Here’s a picture taken from the far side of the harbor as we walked to the preserve. The main part of the village is beyond the spit of land. I think this creek in the foreground is called Indian Creek.
Here’s a shot from inside the preserve. It does capture how very blue the Maine water is on a sunny day. That’s open ocean beyond the island shore.
Bayberry bushes covered this hillside. The smell of them was heady and rich. And in the background are the firs that writer Sarah Orne Jewett called “pointed firs”–as in her novel The Country of the Pointed Firs. Jewett was the same vintage as Willa Cather, who also lived on the Maine Coast. And, Lura Beam, who wrote A Maine Hamlet, which was a very good sociological study of what happens as families expand and dividing the land their parents owned became more and more difficult.
The other gal in this list is Ruth Moore, and I read every one of her books I could get when I first came to Maine. Especially after I was told that people used to put bumper stickers on their cars saying “I read Ruth Moore.” She chronicles that moment when local people begin to leave the islands and the coast because they want to buy things. They want money. So they work in fish factories to get money. And they lose their purchase on the land–and their health–just as wealthy people start coming to Maine and buying up the coast and the high places with views. Today, access to coast and water is a problem for many traditional fishing families.
Here’s the book club, save one member who had to work today. From the left: Sally, Sarah at the rear, Elinor in the pink sweater, and Susan in the cloth hat.
The purple asters are one of the last wildflowers to bloom. When we see them along the roadsides, we know fall, and pumpkins, and glorious leaves are not far behind. Here’s one of the prettiest clumps I saw all year. They were everywhere on Vinalhaven.
On the way home, we had a clear view of the wind mills on Fox Island. They are supplying all the electricity for Vinalhaven, Fox Island, and North Haven–as I understand it. The blades of these windmills are huge. I was in Rockland one day when they were trucking the blades out to the island. I was blown away by their size.

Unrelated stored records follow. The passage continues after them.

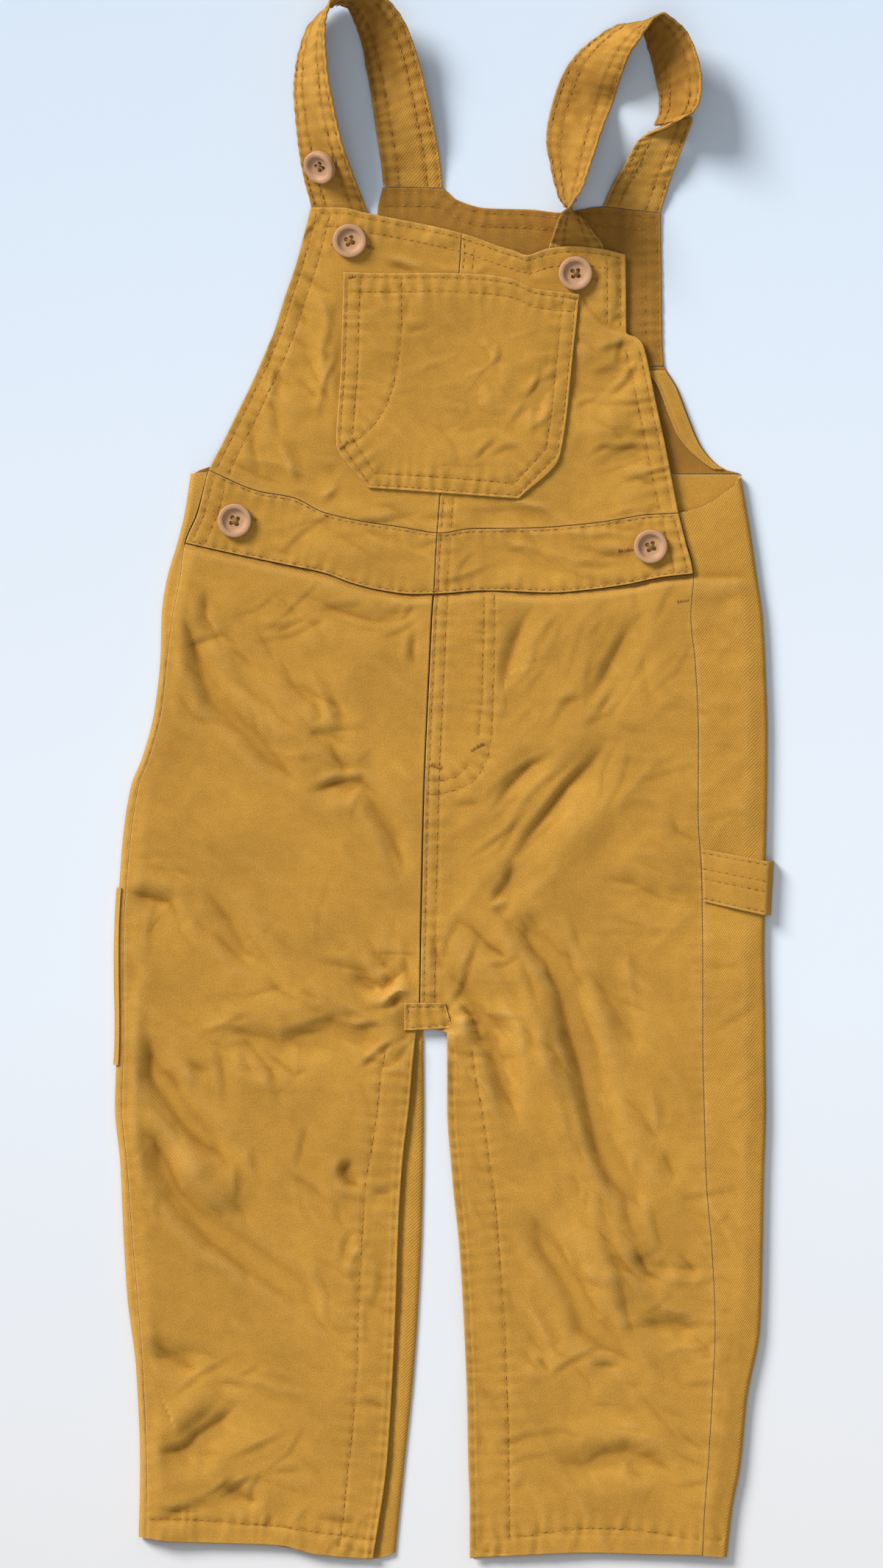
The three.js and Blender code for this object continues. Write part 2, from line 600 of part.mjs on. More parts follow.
// Stands a button on one face of a strap, clear of the strap's twist
function seatOnStrap(mesh, shape, { t, across, side, room }) {
  const normal = shape.normalAt(t).multiplyScalar(side);
  const run = shape.runAt(t);
  const cross = new THREE.Vector3().crossVectors(normal, run).normalize();
  const square = new THREE.Vector3().crossVectors(cross, normal);
  mesh.quaternion.setFromRotationMatrix(new THREE.Matrix4().makeBasis(square, cross, normal));
  mesh.position.copy(shape.middleAt(t, across)).addScaledVector(normal, STRAP.thick / 2 + SEAM + room);
}

function buttonSolid() {
  const { radius, thick, dish, dishDeep, edge, hole, holeFromMiddle } = BUTTON;
  const profile = [
    [0, 0], [radius - edge, 0], [radius, edge], [radius, thick - edge], [radius - edge, thick],
    [dish + 0.6, thick], [dish, thick - dishDeep], [0, thick - dishDeep],
  ].map(([r, z]) => new THREE.Vector2(r, z));
  const body = new THREE.LatheGeometry(profile, 20).rotateX(Math.PI / 2);
  let solid = solidOf(body);
  for (let k = 0; k < 4; k++) {
    const angle = Math.PI / 4 + k * Math.PI / 2;
    const drill = new THREE.CylinderGeometry(hole, hole, thick * 3, 8).rotateX(Math.PI / 2);
    drill.translate(holeFromMiddle * Math.cos(angle), holeFromMiddle * Math.sin(angle), thick / 2);
    solid = solid.subtract(solidOf(drill));
  }
  return geometryOf(solid);
}

function solidOf(geometry) {
  const bare = geometry.clone();
  bare.deleteAttribute('normal');
  bare.deleteAttribute('uv');
  const merged = mergeVertices(bare, 1e-4);
  const mesh = { numProp: 3, vertProperties: merged.attributes.position.array, triVerts: keepWhole(merged) };
  const solid = new wasm.Manifold(new wasm.Mesh(mesh));
  if (solid.volume() > 0) return solid;
  mesh.triVerts = mesh.triVerts.slice().reverse();
  return new wasm.Manifold(new wasm.Mesh(mesh));
}

// Leaves out the faces that closed up to a line at a pole when the vertices were merged
function keepWhole(geometry) {
  const whole = [];
  const index = geometry.index.array;
  for (let f = 0; f < index.length; f += 3) {
    const [a, b, c] = [index[f], index[f + 1], index[f + 2]];
    if (a !== b && b !== c && c !== a) whole.push(a, b, c);
  }
  return new Uint32Array(whole);
}

function geometryOf(solid) {
  const mesh = solid.getMesh();
  const geometry = new THREE.BufferGeometry();
  geometry.setAttribute('position', new THREE.BufferAttribute(Float32Array.from(mesh.vertProperties), 3));
  geometry.setIndex(Array.from(mesh.triVerts));
  return geometry;
}

// Buttons: where each stands, how far its face is above the table, and how it leans
const BUTTONS = [
  { name: 'button_bib_left', at: [-49.5, 698.5], on: bibHeight },
  { name: 'button_bib_right', at: [70.2, 681.3], on: bibHeight },
  { name: 'button_waist_left', at: [-110.4, 550.3], on: waistbandHeight },
  { name: 'button_waist_right', at: [110, 536.6], on: waistbandHeight },
];

// Lowest height at which a flat disc clears the cloth beneath it
function seatHeight([x, y], on) {
  let highest = 0;
  for (let ring = 0; ring <= 3; ring++) {
    for (let k = 0; k < 16; k++) {
      const [r, a] = [BUTTON.radius * ring / 3, k * Math.PI / 8];
      highest = Math.max(highest, on(x + r * Math.cos(a), y + r * Math.sin(a)));
    }
  }
  return highest + SEAM;
}

// Short band over the side strip of the right leg, round the side fold and down to the table
function hammerLoop() {
  const [columns, rows] = [9, 3];
  const top = { seam: [136.9, 376.6], fold: [171.4, 370] };
  const low = { seam: [138.4, 348.4], fold: [169.8, 341.4] };
  const over = LAYER + 1;
  const section = (i, j, depth) => {
    const part = j / rows;
    const seam = [mix(low.seam[0], top.seam[0], part), mix(low.seam[1], top.seam[1], part)];
    const fold = [mix(low.fold[0], top.fold[0], part), mix(low.fold[1], top.fold[1], part)];
    const level = legHeight(RIGHT_LEG.edge(fold[1]) - SIDE_FOLD_HEIGHT / 2, fold[1]) + over + WALL;
    if (i <= 5) {
      const u = i / 5;
      const x = mix(seam[0], fold[0], u);
      const y = mix(seam[1], fold[1], u);
      const rise = mix(legHeight(x, y) + LAYER + WALL, level, step(0, 0.8, u));
      return [x, y, rise - depth];
    }
    const turn = Math.PI / 2 * (i - 5) / 4;
    const reach = 4 - depth;
    return [fold[0] + reach * Math.sin(turn), fold[1], (level - depth) * Math.cos(turn * 0.98)];
  };
  return wall(columns, rows, (i, j) => section(i, j, 0), (i, j) => section(i, j, WALL));
}

// Edge of the side pocket, round the side fold of the left leg
function toolPocket() {
  const [columns, levels] = [6, [262, 285, 308, 331, 356]];
  const section = (i, j, depth) => {
    const y = levels[j];
    const edge = LEFT_LEG.edge(y);
    const inner = legHeight(edge + SIDE_FOLD_HEIGHT / 2, y) / 2;
    const reach = inner + LAYER + WALL - depth;
    const turn = Math.PI * mix(0.16, 0.86, i / columns);
    const z = inner - reach * Math.cos(turn);
    return [edge + inner - reach * Math.sin(turn), y, Math.max(0, z)];
  };
  return wall(columns, levels.length - 1, (i, j) => section(i, j, 0), (i, j) => section(i, j, WALL));
}

// Small piece over the joint of the two inside legs
const TAB_REACH = 4;
function crotchTab() {
  const [columns, rows] = [4, 2];
  const place = (i, j) => {
    const [u, v] = [i / columns, j / rows];
    return [mix(-20.5, mix(5, 1, v), u), mix(mix(280.2, 281.6, u), 295, v)];
  };
  const lift = (i, j) => {
    const [x, y] = place(i, j);
    const highest = Math.max(legHeight(x, y), legHeight(x - TAB_REACH, y), legHeight(x + TAB_REACH, y));
    return [x, y, highest + 2 * LAYER + WALL];
  };
  return wall(columns, rows, lift, (i, j) => {
    const [x, y, z] = lift(i, j);
    return [x, y, z - WALL];
  });
}

const garment = new THREE.Group();
function add(name, geometry, colour, roughness = 0.9) {
  const material = new THREE.MeshStandardMaterial({ color: colour, roughness, metalness: 0 });
  const mesh = new THREE.Mesh(geometry, material);
  mesh.name = name;
  garment.add(mesh);
  return mesh;
}

add('front_leg_left', frontLeg(LEFT_LEG, HEM.left, -1), COLOUR.cloth);
add('front_leg_right', frontLeg(RIGHT_LEG, HEM.right, 1), COLOUR.cloth);
add('back_leg_left', backLeg(LEFT_LEG, HEM.left, -1, 1, LEFT_RETURN), COLOUR.cloth);
add('back_leg_right', backLeg(RIGHT_LEG, HEM.right, 1, 3, RIGHT_RETURN), COLOUR.cloth);
add('waistband_left', waistbandHalf(BIB.left, bibCentreLeft), COLOUR.cloth);
add('waistband_right', waistbandHalf(bibCentreRight, BIB.right), COLOUR.cloth);
add('bib_front_left', bibHalf(BIB.left, bibCentreLeft), COLOUR.cloth);
add('bib_front_right', bibHalf(bibCentreRight, BIB.right), COLOUR.cloth);
add('bib_pocket', pocket(), COLOUR.cloth);
add('back_bib', backBib(), COLOUR.inside);
add('back_yoke', backYoke(), COLOUR.inside);
add('armhole_band_right', armholeBand(), COLOUR.inside);
add('crotch_tab', crotchTab(), COLOUR.cloth);
add('hammer_loop', hammerLoop(), COLOUR.cloth);
add('tool_pocket', toolPocket(), COLOUR.cloth);
const leftStrap = strapShape(STRAP_LEFT, 2, 1.5);
const rightStrap = strapShape(STRAP_RIGHT, 2, 2.5);
add('strap_left', strapSolid(leftStrap), COLOUR.cloth);
add('strap_right', strapSolid(rightStrap), COLOUR.cloth);

for (const { name, at, on } of BUTTONS) {
  const mesh = add(name, buttonSolid(), COLOUR.button, 0.5);
  mesh.position.set(at[0], at[1], seatHeight(at, on));
}

// The second button of each strap: on the left it shows, on the right the strap's turn hides it
const SHOWN_BUTTON = { t: 0.192, across: 0.44, side: -1, room: 1 };
const HIDDEN_BUTTON = { t: 0.301, across: 0.5, side: 1, room: 1.1 };
seatOnStrap(add('button_strap_left', buttonSolid(), COLOUR.button, 0.5), leftStrap, SHOWN_BUTTON);
seatOnStrap(add('button_strap_right', buttonSolid(), COLOUR.button, 0.5), rightStrap, HIDDEN_BUTTON);

// The origin goes under the middle of the bounding box, on the table
const box = new THREE.Box3().setFromObject(garment, true);
garment.position.set(-(box.min.x + box.max.x) / 2, -(box.min.y + box.max.y) / 2, -box.min.z);

export default garment;
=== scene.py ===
"""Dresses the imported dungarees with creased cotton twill, stitching and buttons, on a pale table."""
import math
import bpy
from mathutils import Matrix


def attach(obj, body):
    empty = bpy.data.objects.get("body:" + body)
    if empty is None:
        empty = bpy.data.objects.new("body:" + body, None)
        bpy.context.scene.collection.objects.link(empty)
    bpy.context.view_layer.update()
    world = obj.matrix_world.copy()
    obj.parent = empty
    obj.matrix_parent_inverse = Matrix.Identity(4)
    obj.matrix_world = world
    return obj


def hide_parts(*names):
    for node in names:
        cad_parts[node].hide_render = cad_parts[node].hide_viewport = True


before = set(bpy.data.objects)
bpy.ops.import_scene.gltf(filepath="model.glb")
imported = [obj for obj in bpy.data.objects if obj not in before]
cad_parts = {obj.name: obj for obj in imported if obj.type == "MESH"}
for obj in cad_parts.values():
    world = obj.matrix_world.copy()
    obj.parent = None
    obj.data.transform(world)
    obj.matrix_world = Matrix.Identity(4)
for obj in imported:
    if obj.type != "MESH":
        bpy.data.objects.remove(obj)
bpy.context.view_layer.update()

from types import SimpleNamespace

import bpy
import numpy as np
from mathutils import Matrix, Vector

bl_info = {
    "name": "Kids Dungarees",
    "version": (1, 0, 0),
    "blender": (4, 5, 0),
    "location": "View3D > Sidebar > Dungarees",
    "description": "Makes the cloth, stitching and buttons of a laid-out pair of dungarees",
    "category": "Add Mesh",
}

# Millimetres. X is measured from the middle of the garment and Y from its lowest hem, as in the part's
# source, and the frame's own place of that point comes last.
MM = 0.001
MOVED = np.array((-0.41, -416.08, 0.0))

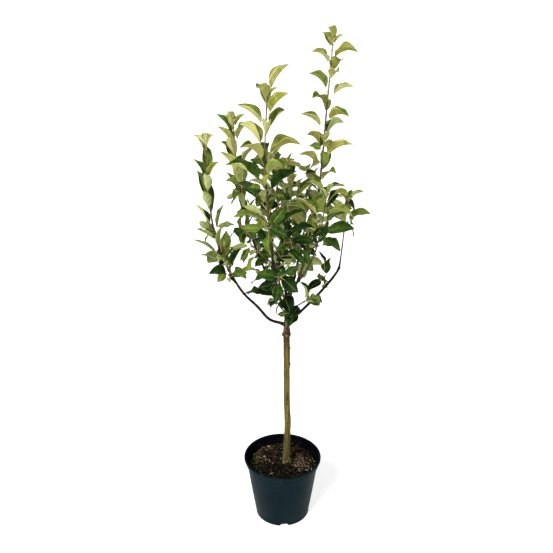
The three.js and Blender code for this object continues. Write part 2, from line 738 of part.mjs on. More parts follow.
// A spur, if there is room for it.
function growSpur(limb, rules, random, stem, share, turn) {
  const foot = limbPoint(limb, share);
  const reach = rules.spurReach * within(SPUR.reachRange, random());
  const out = awayFrom(limbAlong(limb, share), turn).multiplyScalar(SPUR.outward);
  const way = out.addScaledVector(UP, SPUR.upward).normalize();
  const points = [0, 0.5, 1].map((part) =>
    foot.clone().addScaledVector(way, reach * part).addScaledVector(UP, reach * SPUR.lift * part * part),
  );
  const checks = SPUR.checks.map((part) => foot.clone().lerp(points[2], part));
  const limbBlocks = (other) =>
    other.mass !== limb.name && anyWithin(checks, other.at, other.radius + SPUR.clearOfLimb);
  const bladeBlocks = (other) => other.samples.some((point) => anyWithin(checks, point, SPUR.clearOfBlade));
  if (taken.limbs.some(limbBlocks) || taken.blades.some(bladeBlocks)) {
    return { twigs: [], leaves: [] };
  }
  taken.limbs.push(...checks.map((at) => ({ mass: limb.name, at, radius: SPUR.girth })));

  const leaves = [];
  for (let n = 0; n < rules.spurLeaves; n++) {
    const last = n === rules.spurLeaves - 1;
    const back = last ? 0 : SPUR.rosette * (1 - n / rules.spurLeaves);
    const wish = leafWish(random, {
      foot: points[2].clone().lerp(points[1], back),
      axis: way,
      turn: turn + GOLDEN_ANGLE * n,
      blade: rules.spurBlade,
      angle: last ? SPUR.endLeafAngle : SPUR.leafAngle,
      fold: rules.spurFold,
      bend: rules.bend,
    });
    const leaf = placeLeaf(limb.name, stem, wish);
    if (leaf) {
      leaves.push(leaf);
    }
  }
  return { twigs: [points], leaves };
}

function twigSolid(points) {
  const rings = points.map((point, n) => {
    const ahead = points[Math.min(n + 1, points.length - 1)];
    const along = ahead.clone().sub(points[Math.max(n - 1, 0)]).normalize();
    return ringRound(point, along, SPUR.radii[n], TWIG_SIDES);
  });
  return solidOf(skin(rings));
}

// ---------------------------------------------------------------- assembly

const model = new THREE.Group();

function addPiece(name, solid, finish) {
  const material = new THREE.MeshStandardMaterial({ ...finish, metalness: 0 });
  const mesh = new THREE.Mesh(geometryOf(solid), material);
  mesh.name = name;
  model.add(mesh);
}

// The largest connected piece of a solid, after a cut that may leave a crumb.
const largestOf = (solid) =>
  solid.decompose().reduce((most, piece) => (piece.volume() > most.volume() ? piece : most));

addPiece("pot", makePot(), FINISHES.pot);
addPiece("potting_mix", makeMix(), FINISHES.mix);
addPiece("trunk", makeTrunk(), FINISHES.trunk);

// Bare boughs, each cut clear of the trunk and of the boughs before it.
let wood = trunkSolid(GAP);
for (const limb of LIMBS) {
  if (limb.bare > 0) {
    const bough = limbSolid(limb, 0, limb.bare, BOUGH_SIDES).subtract(wood);
    addPiece("bough_" + limb.name, largestOf(bough), FINISHES.bough);
    wood = wood.add(limbSolid(limb, 0, limb.bare, BOUGH_SIDES, GAP));
  }
  taken.limbs.push(...centreLine(limb));
}
for (let z = MIX.level; z < TRUNK.fork[2]; z += CENTRE_LINE_STEP) {
  taken.limbs.push({ mass: "trunk", at: trunkAxis(z), radius: trunkRadius(z) });
}

// Masses of leaves, each on the rest of its limb and clear of the wood and stems before it.
for (const limb of LIMBS.filter((each) => each.bare < 1)) {
  const { twigs, leaves } = growMass(limb);
  const from = limb.bare + (limb.bare ? (2 * GAP) / limbLength(limb) : 0);
  const stem = limbSolid(limb, from, 1, STEM_SIDES);
  const mass = wasm.Manifold.union([stem, ...twigs.map(twigSolid), ...leaves.map(leafSolid)]);
  addPiece("leaves_" + limb.name, largestOf(mass.subtract(wood)), FINISHES.leaves);
  wood = wood.add(limbSolid(limb, from, 1, STEM_SIDES, GAP));
}

export default model;
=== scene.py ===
import itertools
import math
from dataclasses import dataclass, replace
from types import SimpleNamespace as Named

import bmesh
import bpy
import numpy as np
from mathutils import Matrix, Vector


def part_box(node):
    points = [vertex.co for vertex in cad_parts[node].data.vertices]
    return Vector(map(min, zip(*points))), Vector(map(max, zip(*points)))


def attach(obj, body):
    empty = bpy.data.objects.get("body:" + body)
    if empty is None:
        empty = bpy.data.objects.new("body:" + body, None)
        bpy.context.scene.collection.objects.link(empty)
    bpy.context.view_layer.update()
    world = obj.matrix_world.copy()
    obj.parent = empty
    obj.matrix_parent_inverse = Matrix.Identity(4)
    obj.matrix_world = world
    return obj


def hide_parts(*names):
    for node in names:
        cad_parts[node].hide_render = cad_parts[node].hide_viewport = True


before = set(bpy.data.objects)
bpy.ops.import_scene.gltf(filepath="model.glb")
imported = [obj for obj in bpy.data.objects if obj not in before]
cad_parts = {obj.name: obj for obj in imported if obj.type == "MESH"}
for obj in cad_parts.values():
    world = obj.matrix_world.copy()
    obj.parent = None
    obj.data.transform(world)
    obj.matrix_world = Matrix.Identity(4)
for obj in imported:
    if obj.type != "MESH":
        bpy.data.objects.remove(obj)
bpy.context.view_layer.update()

MM = 0.001
GOLDEN_ANGLE = math.radians(137.5)
POT_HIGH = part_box("pot")[1]

# ---------------------------------------------------------------- driving dimensions
# These are as in the solids, but for finer edges on the pot, a slimmer foot on the trunk and the stouter
# limbs low down on the right.

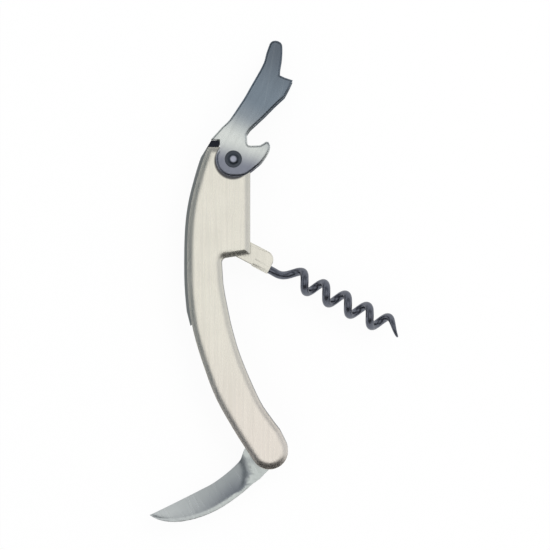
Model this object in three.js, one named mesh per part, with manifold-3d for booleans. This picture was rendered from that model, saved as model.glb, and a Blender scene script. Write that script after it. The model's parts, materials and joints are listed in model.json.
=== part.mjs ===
// Waiter's corkscrew with its lever, worm and foil knife opened out, lying on its side.
// Millimetres. X runs across the handle, Y along it towards the lever, Z through its thickness.
// The pieces are laid out round the lever pivot; the finished model stands on Z = 0 with its
// centre over the origin. "Near" pieces lie on the +Z side of the middle plane, "far" ones below.
import * as THREE from 'three';
import { mergeVertices } from 'three/addons/utils/BufferGeometryUtils.js';
import Module from 'manifold-3d';

const wasm = await Module();
wasm.setup();

// Handle
const caseLength = 108.4;        // lever pivot to the lower end
const caseWidth = 21.9;          // wide upper part, back edge to front edge
const channelWidth = 7.2;        // space between the two liners
const linerThickness = 0.8;
const coverThickness = 0.9;
const coverEdgeRadius = 0.8;     // rolled edge of the pressed covers
const shoulderRadius = 5.8;      // top of the handle, round the lever pivot
const endRadius = 6.5;           // lower end, round the knife pivot
const cornerRadius = 1.7;        // inside corner under the step
const stepSlope = 1.3;           // how much lower the step is at its inside corner

// Springs and bar between the liners
const backSpringProud = 1.1;     // how far the back spring stands out of the case
const backSpringThickness = 3.2;
const hornWidth = 3.4;
const hornFoot = 1.5;            // above the lever pivot, where the horn's back starts to lean in
const leafThickness = 1.0;
const leafEyeRadius = 1.7;
const leafGap = 0.3;             // between the leaf and the worm's round heel
const leafOverlap = 1.5;         // how far the leaf reaches past the worm's pivot
const leafSideGap = 0.4;
const springLugRadius = 1.9;
const frontBarThickness = 2.8;
const frontBarInset = 0.4;

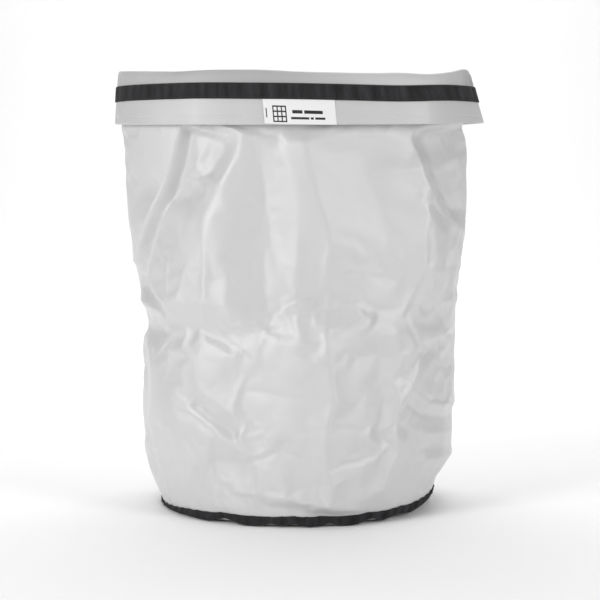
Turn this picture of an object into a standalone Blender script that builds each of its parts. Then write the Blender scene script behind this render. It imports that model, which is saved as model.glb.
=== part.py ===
"""A round-based cloth filter bag that stands open, with its mouth turned down into a cuff.

Frame: metres, +Z up, front at -Y, right at +X.  The origin is on the floor, at the middle of
the base.  The base is a disc of filter mesh; the wall of the bag goes from round at the base to
a flattened oval at the mouth.
"""
import math

import bmesh
import bpy
from mathutils import Vector

# Driving sizes of the bag.
BAG_HEIGHT = 0.430
BASE_RADIUS = 0.1330
BELLY_HALF_WIDTH = 0.1545
SHOULDER_HALF_WIDTH = 0.1675
MOUTH_HALF_WIDTH = 0.1725
MOUTH_HALF_DEPTH = 0.0950
CUFF_DROP = 0.051
CUFF_FLARE = 0.0090
WEBBING_WIDTH = 0.0150
WEBBING_BELOW_FOLD = 0.0150

# Thickness of each layer of cloth or tape.
CLOTH = 0.0007
CUFF_CLOTH = 0.0008
MESH_CLOTH = 0.0006
WEBBING = 0.0010
TAPE = 0.0009
LABEL = 0.0005
THREAD_RADIUS = 0.00035
LAYER_GAP = 0.0005

# Every ring around the bag has this many corners, so that nested layers stay parallel.
RING_STEPS = 48
BACK_STEP = RING_STEPS / 2

# Where the wall changes shape, as heights above the floor.
WALL_FOOT = 0.0035
BELLY_HEIGHT = 0.0650
WAIST_HEIGHT = 0.1750
SHOULDER_HEIGHT = 0.2900
WALL_ROWS = 12
WALL_ROW_EASING = 1.5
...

The wind mills have been hugely popular with everyone but a few families who live near them. They say the noise is bothersome. And, I know these blades can throw ice in the winter. But…properly positioned–as Europe has done–out in the ocean–or away from homes–they are a good thing.
On entering Rockland Harbor, I got a lovely shot of the Breakwater lighthouse from the water.
So, here are my most favorite books read this summer–in no particular order of importance:
Maine writer Bill Roorbach’s award-winning Life Among Giants made me want to go and read all his other books.
Maine writer Monica Woods My Only Story is a lovely little novel. She also has an award-winning memoir out that Maryann Enright is going to bring to me on her next visit. I think it’s called When We Were The Kennedy’s.
Martin Walker’s latest Bruno story, The Devil’s Cave. Bruno is a policeman in a small town in the Perigord region of France. The books always explore a serious issue, have a mystery at their heart, and are filled with the lovely life of a small town–from meals to showing the complexity of relationships. They are just plain fun.
Michael Oondatje, The Cat’s Table–a novel with depth, wisdom, mystery, and so much more. It’s a lovely read.
Ann Patchett’s State of Wonder. I inhaled this one. It’s set in the Amazon jungle. I will now go get Patchett’s Bel Canto, which won all sorts of prizes a few years back.
I am now reading Steward O’Nan’s Wish You Were Here, which is very good if a bit painful to read. The patriarch of the family has died and his wife and grown children and his sister are all struggling to handle and understand their relationships in the wake of his death and the selling of the vacation cottage that united them at least once a year.
And I will move next to Curtis Sittenfeld’s Sisterland. The book club read her novel American Wife a few years back, and we all liked it. Sittenfeld’s American Wife is Laura Bush, and the novel treats her gently and with great compassion.